> **STATED EXERCISE**:
The data below holds a line containing "heart = core()" and a line containing "# same shape, so"; please quote exactly those two lines and every line between them, and nothing else.

> **INFORMATION SUPPLIED**:
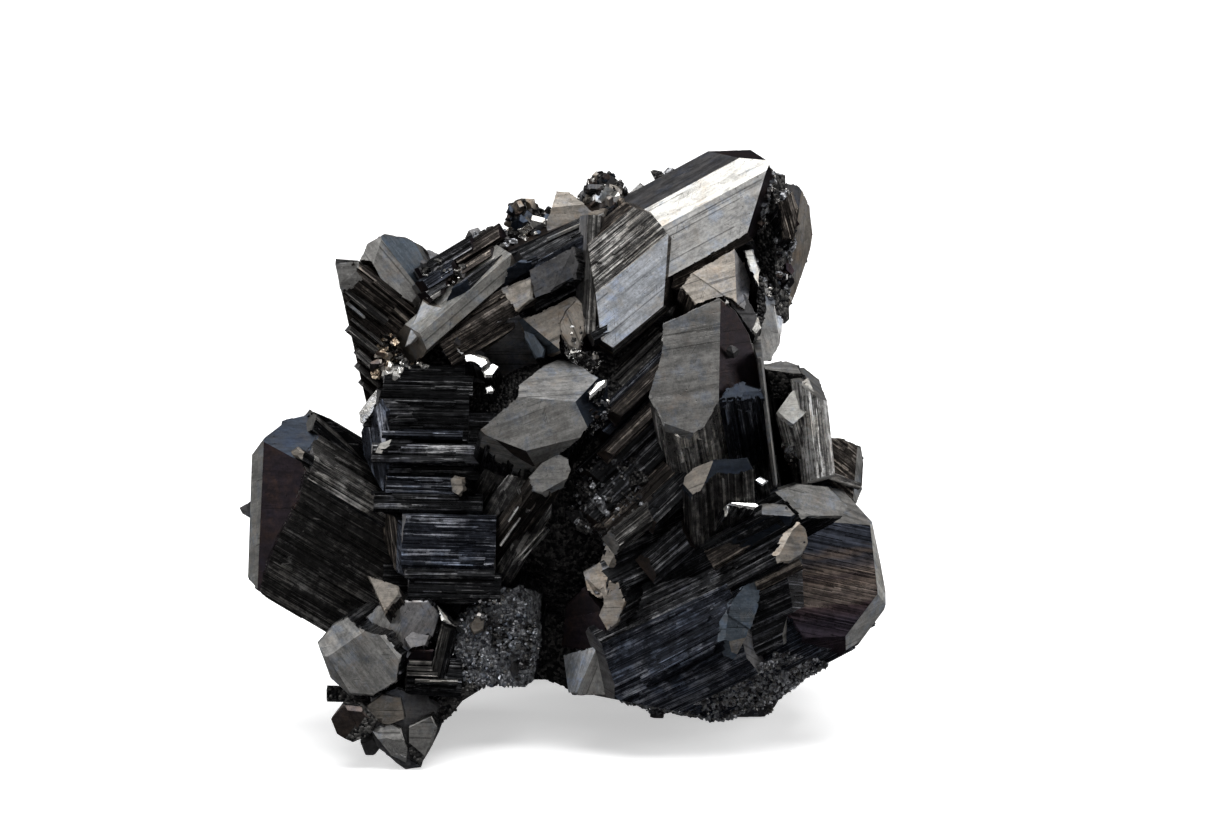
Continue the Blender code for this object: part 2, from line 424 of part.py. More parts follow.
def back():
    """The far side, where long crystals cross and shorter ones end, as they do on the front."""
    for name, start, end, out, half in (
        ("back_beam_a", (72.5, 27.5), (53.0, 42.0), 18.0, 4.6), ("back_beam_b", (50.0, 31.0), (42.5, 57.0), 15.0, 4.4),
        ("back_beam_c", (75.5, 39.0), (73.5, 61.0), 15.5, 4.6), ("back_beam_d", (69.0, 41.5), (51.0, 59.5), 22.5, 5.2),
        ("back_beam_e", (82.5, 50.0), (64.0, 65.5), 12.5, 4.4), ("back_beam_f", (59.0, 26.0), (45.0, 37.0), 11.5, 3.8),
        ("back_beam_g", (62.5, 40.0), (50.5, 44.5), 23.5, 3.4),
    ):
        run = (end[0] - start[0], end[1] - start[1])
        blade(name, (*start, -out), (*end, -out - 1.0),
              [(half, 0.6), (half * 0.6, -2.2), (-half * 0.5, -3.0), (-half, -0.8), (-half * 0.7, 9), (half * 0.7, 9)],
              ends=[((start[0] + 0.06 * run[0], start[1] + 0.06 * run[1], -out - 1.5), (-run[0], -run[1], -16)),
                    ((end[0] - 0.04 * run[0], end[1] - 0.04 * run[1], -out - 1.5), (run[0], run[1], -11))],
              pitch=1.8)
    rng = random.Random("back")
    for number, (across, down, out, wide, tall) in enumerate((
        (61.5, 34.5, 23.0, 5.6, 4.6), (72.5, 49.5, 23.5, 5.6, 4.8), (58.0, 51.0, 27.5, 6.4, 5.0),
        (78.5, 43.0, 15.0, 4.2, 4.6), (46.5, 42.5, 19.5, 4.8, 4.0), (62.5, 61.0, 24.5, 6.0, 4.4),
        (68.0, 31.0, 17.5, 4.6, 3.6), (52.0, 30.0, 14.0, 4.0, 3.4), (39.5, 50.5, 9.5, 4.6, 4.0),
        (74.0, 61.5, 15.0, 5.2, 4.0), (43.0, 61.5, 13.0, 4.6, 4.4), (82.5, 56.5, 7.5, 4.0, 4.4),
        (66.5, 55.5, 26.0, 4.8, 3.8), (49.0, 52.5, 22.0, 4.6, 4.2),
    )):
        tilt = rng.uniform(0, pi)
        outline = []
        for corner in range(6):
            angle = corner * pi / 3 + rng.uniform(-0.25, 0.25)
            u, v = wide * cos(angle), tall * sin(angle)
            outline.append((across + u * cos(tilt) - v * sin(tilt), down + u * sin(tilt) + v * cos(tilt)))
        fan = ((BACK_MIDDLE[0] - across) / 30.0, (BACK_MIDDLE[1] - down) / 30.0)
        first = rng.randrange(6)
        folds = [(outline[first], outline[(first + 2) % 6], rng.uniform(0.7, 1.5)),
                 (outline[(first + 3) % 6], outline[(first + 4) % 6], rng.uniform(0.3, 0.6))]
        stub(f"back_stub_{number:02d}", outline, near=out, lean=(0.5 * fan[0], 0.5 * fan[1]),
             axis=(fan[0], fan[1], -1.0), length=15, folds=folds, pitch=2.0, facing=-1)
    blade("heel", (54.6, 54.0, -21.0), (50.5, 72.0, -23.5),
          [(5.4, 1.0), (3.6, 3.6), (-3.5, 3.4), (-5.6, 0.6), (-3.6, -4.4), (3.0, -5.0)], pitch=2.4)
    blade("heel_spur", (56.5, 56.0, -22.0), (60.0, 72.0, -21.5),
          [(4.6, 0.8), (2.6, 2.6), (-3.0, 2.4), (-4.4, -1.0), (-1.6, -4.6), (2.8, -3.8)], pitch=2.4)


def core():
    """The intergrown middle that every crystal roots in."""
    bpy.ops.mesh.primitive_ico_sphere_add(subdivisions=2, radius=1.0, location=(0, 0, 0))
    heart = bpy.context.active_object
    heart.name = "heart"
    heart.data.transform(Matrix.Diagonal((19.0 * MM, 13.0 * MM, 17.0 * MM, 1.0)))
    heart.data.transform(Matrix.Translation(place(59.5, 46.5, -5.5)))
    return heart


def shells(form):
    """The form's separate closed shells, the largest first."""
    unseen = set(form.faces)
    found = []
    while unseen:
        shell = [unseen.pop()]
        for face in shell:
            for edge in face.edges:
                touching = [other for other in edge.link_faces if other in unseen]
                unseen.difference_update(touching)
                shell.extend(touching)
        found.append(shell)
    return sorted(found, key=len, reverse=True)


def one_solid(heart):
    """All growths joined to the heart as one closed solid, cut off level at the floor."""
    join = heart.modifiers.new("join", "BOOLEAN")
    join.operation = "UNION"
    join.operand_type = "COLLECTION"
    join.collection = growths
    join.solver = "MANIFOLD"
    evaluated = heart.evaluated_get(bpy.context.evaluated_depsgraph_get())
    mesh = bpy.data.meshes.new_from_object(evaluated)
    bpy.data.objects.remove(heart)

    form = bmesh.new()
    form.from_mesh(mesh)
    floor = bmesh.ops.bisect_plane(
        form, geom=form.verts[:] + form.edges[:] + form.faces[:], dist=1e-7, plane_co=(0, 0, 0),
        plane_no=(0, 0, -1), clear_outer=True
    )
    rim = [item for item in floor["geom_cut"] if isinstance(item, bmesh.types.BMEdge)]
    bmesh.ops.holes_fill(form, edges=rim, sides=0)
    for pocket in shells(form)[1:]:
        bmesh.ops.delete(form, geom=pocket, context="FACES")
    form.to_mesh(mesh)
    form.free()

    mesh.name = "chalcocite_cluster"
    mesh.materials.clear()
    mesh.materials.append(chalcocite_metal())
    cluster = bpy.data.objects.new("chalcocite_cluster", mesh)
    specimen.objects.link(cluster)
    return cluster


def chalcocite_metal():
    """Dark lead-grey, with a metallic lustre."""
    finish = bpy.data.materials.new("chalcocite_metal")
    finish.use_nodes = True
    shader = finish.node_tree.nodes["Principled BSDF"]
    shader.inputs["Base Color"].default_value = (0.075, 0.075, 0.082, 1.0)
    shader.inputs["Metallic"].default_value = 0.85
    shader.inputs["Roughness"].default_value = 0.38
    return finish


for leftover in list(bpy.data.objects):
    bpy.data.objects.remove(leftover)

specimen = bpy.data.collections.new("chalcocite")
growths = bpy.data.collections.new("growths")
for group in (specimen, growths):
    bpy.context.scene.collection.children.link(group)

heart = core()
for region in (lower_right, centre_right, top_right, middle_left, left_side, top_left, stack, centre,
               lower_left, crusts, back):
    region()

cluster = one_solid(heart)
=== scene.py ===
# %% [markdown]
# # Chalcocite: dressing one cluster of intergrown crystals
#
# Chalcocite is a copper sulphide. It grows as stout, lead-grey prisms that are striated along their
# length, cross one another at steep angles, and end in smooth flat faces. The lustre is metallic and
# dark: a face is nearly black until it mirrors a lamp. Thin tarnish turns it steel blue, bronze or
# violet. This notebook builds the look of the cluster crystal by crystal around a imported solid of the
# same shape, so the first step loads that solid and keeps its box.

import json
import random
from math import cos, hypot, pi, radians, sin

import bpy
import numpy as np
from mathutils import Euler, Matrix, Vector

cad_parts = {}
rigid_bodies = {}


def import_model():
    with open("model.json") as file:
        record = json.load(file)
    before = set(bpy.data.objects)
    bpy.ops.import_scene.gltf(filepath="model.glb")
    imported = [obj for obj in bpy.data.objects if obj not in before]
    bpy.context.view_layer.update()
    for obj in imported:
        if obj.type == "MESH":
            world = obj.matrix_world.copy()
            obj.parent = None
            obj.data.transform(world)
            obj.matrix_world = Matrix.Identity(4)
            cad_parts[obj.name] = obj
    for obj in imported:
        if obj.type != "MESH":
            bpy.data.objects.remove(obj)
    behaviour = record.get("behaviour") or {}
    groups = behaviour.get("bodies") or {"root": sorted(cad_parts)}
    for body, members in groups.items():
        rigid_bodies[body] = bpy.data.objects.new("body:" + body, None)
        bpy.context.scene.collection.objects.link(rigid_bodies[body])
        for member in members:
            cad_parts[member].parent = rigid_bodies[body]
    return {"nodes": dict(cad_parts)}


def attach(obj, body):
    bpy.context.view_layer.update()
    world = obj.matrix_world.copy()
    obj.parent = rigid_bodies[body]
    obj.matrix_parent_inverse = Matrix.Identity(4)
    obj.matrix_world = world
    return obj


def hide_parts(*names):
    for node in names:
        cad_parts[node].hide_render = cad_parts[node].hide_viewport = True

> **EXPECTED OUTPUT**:
heart = core()
for region in (lower_right, centre_right, top_right, middle_left, left_side, top_left, stack, centre,
               lower_left, crusts, back):
    region()

cluster = one_solid(heart)
=== scene.py ===
# %% [markdown]
# # Chalcocite: dressing one cluster of intergrown crystals
#
# Chalcocite is a copper sulphide. It grows as stout, lead-grey prisms that are striated along their
# length, cross one another at steep angles, and end in smooth flat faces. The lustre is metallic and
# dark: a face is nearly black until it mirrors a lamp. Thin tarnish turns it steel blue, bronze or
# violet. This notebook builds the look of the cluster crystal by crystal around a imported solid of the
# same shape, so the first step loads that solid and keeps its box.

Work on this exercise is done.